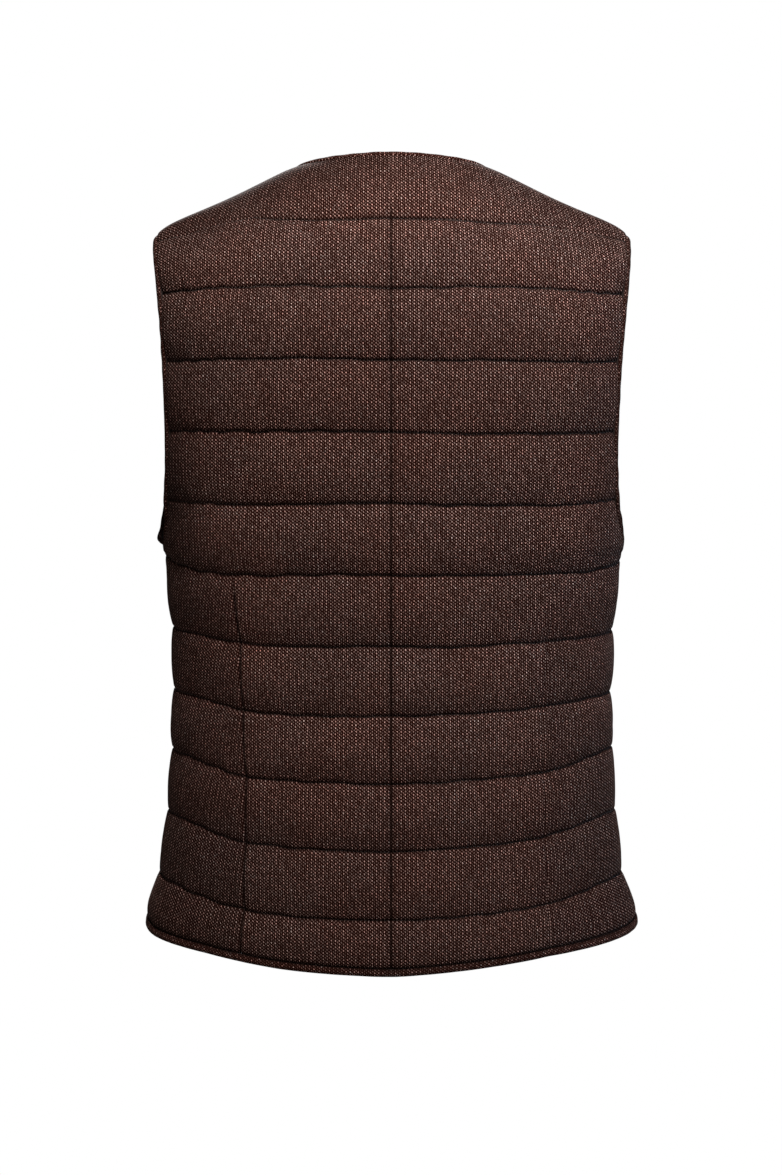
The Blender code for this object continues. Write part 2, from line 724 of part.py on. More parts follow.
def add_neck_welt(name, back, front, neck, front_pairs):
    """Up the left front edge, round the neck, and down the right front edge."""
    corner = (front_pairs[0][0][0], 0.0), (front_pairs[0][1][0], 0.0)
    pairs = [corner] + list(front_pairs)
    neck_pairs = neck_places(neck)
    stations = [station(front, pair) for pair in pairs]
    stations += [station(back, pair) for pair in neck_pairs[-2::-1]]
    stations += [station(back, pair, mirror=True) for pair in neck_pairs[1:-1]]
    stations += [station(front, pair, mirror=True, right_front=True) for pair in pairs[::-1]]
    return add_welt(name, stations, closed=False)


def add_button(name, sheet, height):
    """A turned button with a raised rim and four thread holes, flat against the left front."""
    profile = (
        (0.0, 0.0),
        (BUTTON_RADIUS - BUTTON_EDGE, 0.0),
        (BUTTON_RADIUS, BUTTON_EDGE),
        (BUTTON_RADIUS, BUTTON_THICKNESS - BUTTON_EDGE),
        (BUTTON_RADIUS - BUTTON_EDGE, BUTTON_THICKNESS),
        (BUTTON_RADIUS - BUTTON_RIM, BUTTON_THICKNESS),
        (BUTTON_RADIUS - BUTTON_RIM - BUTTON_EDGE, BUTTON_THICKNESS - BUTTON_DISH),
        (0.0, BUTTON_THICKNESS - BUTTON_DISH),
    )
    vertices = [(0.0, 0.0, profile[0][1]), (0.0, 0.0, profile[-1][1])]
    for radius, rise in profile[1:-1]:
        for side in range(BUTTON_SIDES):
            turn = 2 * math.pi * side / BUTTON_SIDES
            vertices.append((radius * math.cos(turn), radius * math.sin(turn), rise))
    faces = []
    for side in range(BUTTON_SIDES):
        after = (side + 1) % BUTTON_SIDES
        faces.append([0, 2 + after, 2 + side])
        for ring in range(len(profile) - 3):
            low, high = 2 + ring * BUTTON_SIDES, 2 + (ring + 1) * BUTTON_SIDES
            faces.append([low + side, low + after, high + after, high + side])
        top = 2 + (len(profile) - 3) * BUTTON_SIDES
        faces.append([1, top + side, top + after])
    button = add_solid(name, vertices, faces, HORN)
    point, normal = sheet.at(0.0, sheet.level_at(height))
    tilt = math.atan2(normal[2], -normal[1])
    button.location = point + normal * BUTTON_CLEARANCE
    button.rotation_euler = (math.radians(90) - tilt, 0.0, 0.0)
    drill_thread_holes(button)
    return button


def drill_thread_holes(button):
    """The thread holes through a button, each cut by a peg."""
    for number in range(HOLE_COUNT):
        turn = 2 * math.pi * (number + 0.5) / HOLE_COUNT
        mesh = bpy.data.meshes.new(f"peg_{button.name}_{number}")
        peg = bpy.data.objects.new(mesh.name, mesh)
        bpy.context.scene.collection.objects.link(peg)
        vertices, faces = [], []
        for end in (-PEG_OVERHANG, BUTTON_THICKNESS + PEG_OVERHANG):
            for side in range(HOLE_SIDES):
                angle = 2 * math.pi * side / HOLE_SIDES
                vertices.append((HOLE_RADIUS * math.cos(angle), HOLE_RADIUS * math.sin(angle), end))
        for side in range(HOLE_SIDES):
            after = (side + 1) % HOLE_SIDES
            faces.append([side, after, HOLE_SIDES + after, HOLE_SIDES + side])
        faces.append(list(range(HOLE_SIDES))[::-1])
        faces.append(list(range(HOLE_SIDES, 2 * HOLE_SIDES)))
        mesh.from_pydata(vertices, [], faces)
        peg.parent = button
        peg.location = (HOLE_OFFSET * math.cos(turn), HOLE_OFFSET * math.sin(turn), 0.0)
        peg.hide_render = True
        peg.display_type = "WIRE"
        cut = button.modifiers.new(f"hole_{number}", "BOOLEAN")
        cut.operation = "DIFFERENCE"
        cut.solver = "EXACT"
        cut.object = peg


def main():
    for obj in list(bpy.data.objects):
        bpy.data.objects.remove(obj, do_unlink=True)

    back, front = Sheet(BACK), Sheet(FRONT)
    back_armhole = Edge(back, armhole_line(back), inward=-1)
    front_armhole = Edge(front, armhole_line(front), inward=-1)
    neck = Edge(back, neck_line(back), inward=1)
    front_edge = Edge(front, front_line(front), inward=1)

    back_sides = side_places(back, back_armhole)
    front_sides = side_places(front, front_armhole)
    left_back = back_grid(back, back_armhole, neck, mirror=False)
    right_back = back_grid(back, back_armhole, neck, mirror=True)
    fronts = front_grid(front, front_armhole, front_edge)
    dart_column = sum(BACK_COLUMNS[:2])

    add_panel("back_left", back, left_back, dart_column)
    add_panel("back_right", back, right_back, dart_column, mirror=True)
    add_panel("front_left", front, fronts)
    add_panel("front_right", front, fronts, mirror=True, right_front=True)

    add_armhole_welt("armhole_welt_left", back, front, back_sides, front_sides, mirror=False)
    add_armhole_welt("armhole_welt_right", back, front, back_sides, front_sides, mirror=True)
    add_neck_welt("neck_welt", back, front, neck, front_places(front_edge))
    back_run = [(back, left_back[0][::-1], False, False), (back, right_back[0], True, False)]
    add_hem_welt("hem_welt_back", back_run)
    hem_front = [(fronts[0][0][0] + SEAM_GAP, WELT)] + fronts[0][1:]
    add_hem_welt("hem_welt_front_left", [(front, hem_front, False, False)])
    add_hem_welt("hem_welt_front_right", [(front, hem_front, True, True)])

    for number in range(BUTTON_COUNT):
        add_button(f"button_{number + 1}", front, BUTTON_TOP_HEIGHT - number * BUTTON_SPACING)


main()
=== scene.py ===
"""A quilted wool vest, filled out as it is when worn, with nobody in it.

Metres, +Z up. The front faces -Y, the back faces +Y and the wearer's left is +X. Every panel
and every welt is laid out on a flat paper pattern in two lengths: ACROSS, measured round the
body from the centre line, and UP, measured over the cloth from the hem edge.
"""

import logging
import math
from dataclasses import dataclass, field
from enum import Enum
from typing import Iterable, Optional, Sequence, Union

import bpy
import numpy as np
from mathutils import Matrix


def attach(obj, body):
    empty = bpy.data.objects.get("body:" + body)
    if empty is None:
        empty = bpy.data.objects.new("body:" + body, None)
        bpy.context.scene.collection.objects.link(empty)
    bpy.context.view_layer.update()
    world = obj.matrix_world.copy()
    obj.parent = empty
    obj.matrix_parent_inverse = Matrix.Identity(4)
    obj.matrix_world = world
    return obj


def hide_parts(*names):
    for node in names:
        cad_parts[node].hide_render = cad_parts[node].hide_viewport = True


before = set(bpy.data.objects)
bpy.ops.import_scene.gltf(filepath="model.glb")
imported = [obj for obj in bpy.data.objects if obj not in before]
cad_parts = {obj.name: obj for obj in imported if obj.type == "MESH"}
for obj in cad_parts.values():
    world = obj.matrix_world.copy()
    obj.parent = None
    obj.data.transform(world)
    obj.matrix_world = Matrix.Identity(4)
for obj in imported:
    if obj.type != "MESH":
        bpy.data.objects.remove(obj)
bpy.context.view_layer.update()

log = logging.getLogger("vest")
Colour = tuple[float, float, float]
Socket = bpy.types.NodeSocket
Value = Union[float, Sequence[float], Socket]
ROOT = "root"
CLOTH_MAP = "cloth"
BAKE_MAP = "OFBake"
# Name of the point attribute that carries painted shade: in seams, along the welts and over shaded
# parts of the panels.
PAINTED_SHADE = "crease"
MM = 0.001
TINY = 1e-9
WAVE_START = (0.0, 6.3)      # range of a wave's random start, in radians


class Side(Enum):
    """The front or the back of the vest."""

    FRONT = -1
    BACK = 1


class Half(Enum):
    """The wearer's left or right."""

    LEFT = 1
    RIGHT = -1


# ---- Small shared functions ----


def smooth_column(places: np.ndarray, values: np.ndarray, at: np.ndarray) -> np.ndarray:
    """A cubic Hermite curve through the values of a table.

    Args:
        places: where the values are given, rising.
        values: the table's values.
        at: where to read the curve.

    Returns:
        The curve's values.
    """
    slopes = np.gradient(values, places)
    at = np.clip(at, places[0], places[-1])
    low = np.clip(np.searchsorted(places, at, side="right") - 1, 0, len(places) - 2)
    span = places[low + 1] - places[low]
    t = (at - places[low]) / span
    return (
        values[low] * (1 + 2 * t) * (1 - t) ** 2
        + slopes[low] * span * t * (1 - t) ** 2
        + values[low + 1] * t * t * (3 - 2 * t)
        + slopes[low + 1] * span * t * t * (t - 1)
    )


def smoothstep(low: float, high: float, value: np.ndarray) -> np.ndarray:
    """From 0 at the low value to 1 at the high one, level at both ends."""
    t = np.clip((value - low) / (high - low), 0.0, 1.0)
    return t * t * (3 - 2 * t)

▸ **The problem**
Retype the portion of the data above that starts on the line with "back_sides, front_sides, mirror=False)" and finishes on the line with "obj.matrix_world = world", including both of those lines.

▸ **Output**
    add_armhole_welt("armhole_welt_left", back, front, back_sides, front_sides, mirror=False)
    add_armhole_welt("armhole_welt_right", back, front, back_sides, front_sides, mirror=True)
    add_neck_welt("neck_welt", back, front, neck, front_places(front_edge))
    back_run = [(back, left_back[0][::-1], False, False), (back, right_back[0], True, False)]
    add_hem_welt("hem_welt_back", back_run)
    hem_front = [(fronts[0][0][0] + SEAM_GAP, WELT)] + fronts[0][1:]
    add_hem_welt("hem_welt_front_left", [(front, hem_front, False, False)])
    add_hem_welt("hem_welt_front_right", [(front, hem_front, True, True)])

    for number in range(BUTTON_COUNT):
        add_button(f"button_{number + 1}", front, BUTTON_TOP_HEIGHT - number * BUTTON_SPACING)


main()
=== scene.py ===
"""A quilted wool vest, filled out as it is when worn, with nobody in it.

Metres, +Z up. The front faces -Y, the back faces +Y and the wearer's left is +X. Every panel
and every welt is laid out on a flat paper pattern in two lengths: ACROSS, measured round the
body from the centre line, and UP, measured over the cloth from the hem edge.
"""

import logging
import math
from dataclasses import dataclass, field
from enum import Enum
from typing import Iterable, Optional, Sequence, Union

import bpy
import numpy as np
from mathutils import Matrix


def attach(obj, body):
    empty = bpy.data.objects.get("body:" + body)
    if empty is None:
        empty = bpy.data.objects.new("body:" + body, None)
        bpy.context.scene.collection.objects.link(empty)
    bpy.context.view_layer.update()
    world = obj.matrix_world.copy()
    obj.parent = empty
    obj.matrix_parent_inverse = Matrix.Identity(4)
    obj.matrix_world = world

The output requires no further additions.